# Instructions to follow
Return, word for word, only the lines from the one containing "Reconstruct the object" through the last line of the entries.

# The input
· · · ·

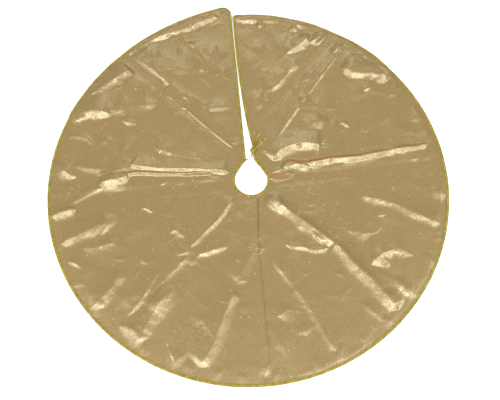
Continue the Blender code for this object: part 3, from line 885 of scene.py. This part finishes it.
class Look:
    """A material with a principled shader, and short ways to add nodes and wire them."""

    def __init__(self, name):
        self.material = bpy.data.materials.new(name)
        self.material.use_nodes = True
        tree = self.material.node_tree
        self.nodes, self.links = tree.nodes, tree.links
        self.nodes.clear()
        self.shader = self.node("BsdfPrincipled", {})
        self.node("OutputMaterial", {"Surface": self.shader.outputs[0]})
        self.place = self.node("TexCoord", {}).outputs["Object"]

    def fill(self, socket, value):
        """Links a socket to another node's output, or gives it a number, a vector or a colour."""
        if isinstance(value, bpy.types.NodeSocket):
            self.links.new(value, socket)
        else:
            socket.default_value = (*value, 1.0) if socket.type == "RGBA" else value

    def node(self, kind, inputs, **settings):
        node = self.nodes.new("ShaderNode" + kind)
        for key, value in settings.items():
            setattr(node, key, value)
        for key, value in inputs.items():
            self.fill(node.inputs[key], value)
        return node

    def surface(self, inputs):
        for key, value in inputs.items():
            self.fill(self.shader.inputs[key], value)

    def noise(self, scale, detail=2.0, rough=0.5, stretch=1.0, turn=0.0):
        """Noise, drawn out along one way of the plan where stretch is below 1."""
        place = self.place
        if stretch != 1.0:
            place = self.node("Mapping", {"Vector": place, "Scale": (1.0, stretch, 1.0),
                                          "Rotation": (0.0, 0.0, turn)}).outputs[0]
        return self.node("TexNoise", {"Vector": place, "Scale": scale, "Detail": detail,
                                      "Roughness": rough}).outputs[0]

    def threads(self, pitch, turn):
        """Bands one pitch apart across the direction turn, for one set of threads of a weave."""
        turned = self.node("Mapping", {"Vector": self.place, "Rotation": (0.0, 0.0, turn)})
        wave = self.node("TexWave", {"Vector": turned.outputs[0], "Scale": tau / 20.0 / pitch,
                                     "Distortion": 0.0, "Detail": 0.0},
                         wave_type="BANDS", bands_direction="X")
        return wave.outputs["Fac"]

    def maths(self, operation, *values):
        return self.node("Math", dict(enumerate(values)), operation=operation).outputs[0]

    def times(self, a, b):
        return self.maths("MULTIPLY", a, b)

    def fit(self, value, low, high, to_low=0.0, to_high=1.0):
        """A smooth step from to_low, where the value is low, to to_high, where it is high."""
        return self.node("MapRange", {"Value": value, "From Min": low, "From Max": high,
                                      "To Min": to_low, "To Max": to_high},
                         interpolation_type="SMOOTHSTEP").outputs[0]

    def mixed(self, factor, a, b):
        node = self.node("Mix", {}, data_type="RGBA")
        sockets = [s for s in node.inputs if s.name in ("Factor", "A", "B") and s.enabled]
        for socket, value in zip(sockets, (factor, a, b)):
            self.fill(socket, value)
        return next(s for s in node.outputs if s.enabled)

    def bump(self, height, distance, strength):
        node = self.node("Bump", {"Height": height, "Distance": distance, "Strength": strength})
        self.surface({"Normal": node.outputs[0]})

    def stored(self, name):
        """A value that the mesh keeps at each of its points."""
        return self.node("Attribute", {}, attribute_name=name).outputs["Fac"]


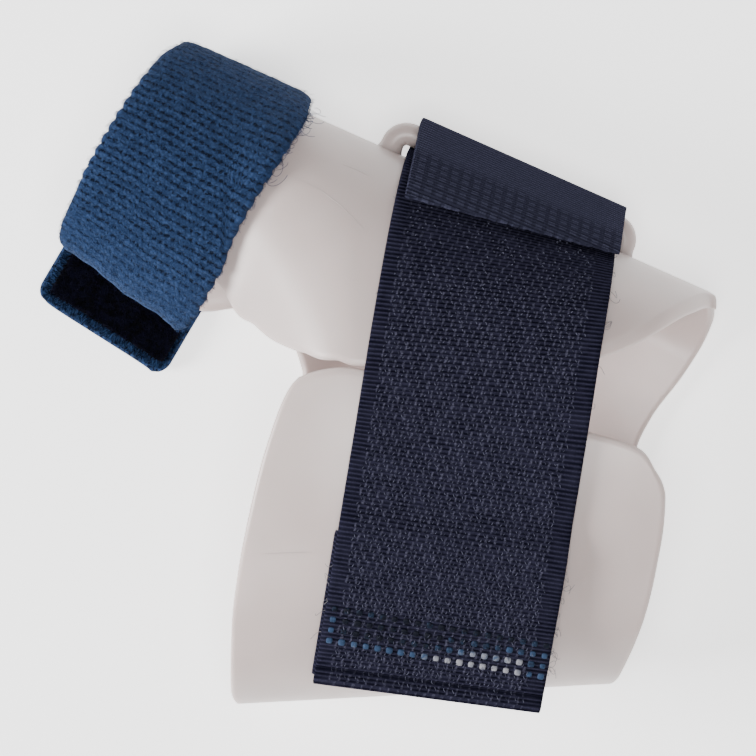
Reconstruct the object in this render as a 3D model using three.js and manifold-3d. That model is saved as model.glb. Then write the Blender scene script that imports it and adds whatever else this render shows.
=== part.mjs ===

· · · ·

# Result for this exercise
Reconstruct the object in this render as a 3D model using three.js and manifold-3d. That model is saved as model.glb. Then write the Blender scene script that imports it and adds whatever else this render shows.
=== part.mjs ===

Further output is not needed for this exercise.